緊急事態宣言解除後、初めての分散登校は、新しい生活様式の説明を子供たちにするところから始まりました。
新しい当たり前が目の前で出来上がっていくのはどこか怖かったです。
そんな中でも、僅かな時間の中で子供達は成長していきます。
全部言語化してびっくりしたんですけど、子供が朝学校来てからやらないといかないことって12個もあるんですよね。
その12個を少しずつ自分でできるようになっていくの目の当たりにして、子供の成長速度に驚かされました。

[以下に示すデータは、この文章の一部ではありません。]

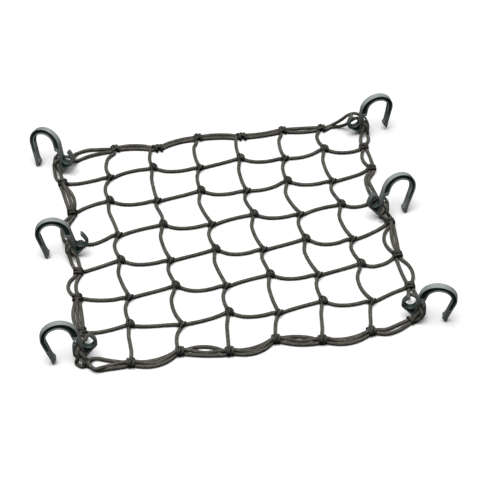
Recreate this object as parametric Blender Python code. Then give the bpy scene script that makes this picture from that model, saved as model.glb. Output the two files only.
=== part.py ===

帰りの準備の際、これまでずっと席にいた子が歩いてきて、
「先生、次はこうするのであってる?」
と確認してきました。
この前まで固まっているだけだった子が、自分から動いて質問しに来てくれている!!!
もう、その勇気ある一歩に感動していました。
わずかな時間だけど、子供は確実に成長していました。
そして、僕も成長していました。
五月末の職員会議の中で、校長先生からこんな素敵な話があった。
「今年はチャレンジの時です。授業時数のためでなく、子供たちのために色んなことに先生がチャレンジしなければなりません。そういうチャンスが来たと思って頑張りましょう。」
そんなこともあってか、お世話になってる先生に、
「教員同士でzoomで遊びたいね」
「zoomについて、中長期的に考えた時に必要なんだと思うんだよね。そん時は任せたよ」
と言われたので、四月の時に徹夜して作ったために、zoomの資料等の準備が終わっていることを伝えると、
「アピール下手だな〜」
と笑顔で言われ、そのまま校長先生のところに連れて行かれて、あれよあれよと僕が以前に用意した資料が全教職員に配られることになりました。
その後校長先生とお話をさせて頂くと、
「これから中長期的に見た時に、GIGAスクールが進み、1人1台準備された時に、そういった取り組みは絶対必要になってくる。だからこそ、今のうちに教員がzoomを出来るようにしておきたいんだよね。だからこそ、周囲の先生に教えてあげて欲しい。」
なんという展開!!!
そのあと、資料を職員室のみんなでコピーしたものを、冊子にする作業をすると
「えっこれやるの!」
と、一人の先生が叫ばれた。
「今すぐではなくて、何かあった時の資料としてです。」
と他の先生が説明してくれたので、その場は収まりましたが、
何かを始める時に生まれる抵抗の強さを肌で感じました。
そこで、校長先生に頼んで、今日配るのではなく、後日校長先生から意図を説明をした上で配布してもらえるようお願いした結果、次の職員会議で配布意図を説明した上で、資料を配って頂けるとことになりました。
また三密を避けながらどうやって集会をするか、集会委員会の先生がどうやって集会をするか悩んでいた、
そこで、zoomを用いた集会の方法を提案したら、割と好感触でした。
この会話が後に大きな転機を僕にもたらします。
そんなこんなで、周りの先生からもzoomできる人認定を頂き、あっという間にzoom担当大臣(自分が命名)になってしまいました。
四月に準備した努力がここでいきなり花開くとは思いもしなかったです。
人にはタイミングがあって、それは自然と訪れるもので、その時にチャンスを逃さないように、来たるべき時に備えて着実に蓄え、そして待つ
その努力が花開いたのは本当に嬉しかったです!
その後、学校のパソコンを使って、書画カメラを用いたzoomの実験には成功したものの、パソコンにマイクがないことが判明。
前途多難ではありましたが、五月の僕は、着実にできることを進めていき、確かな手応えを感じていました。
今の自分から見るととてもキラキラして見えるのが悔しいです。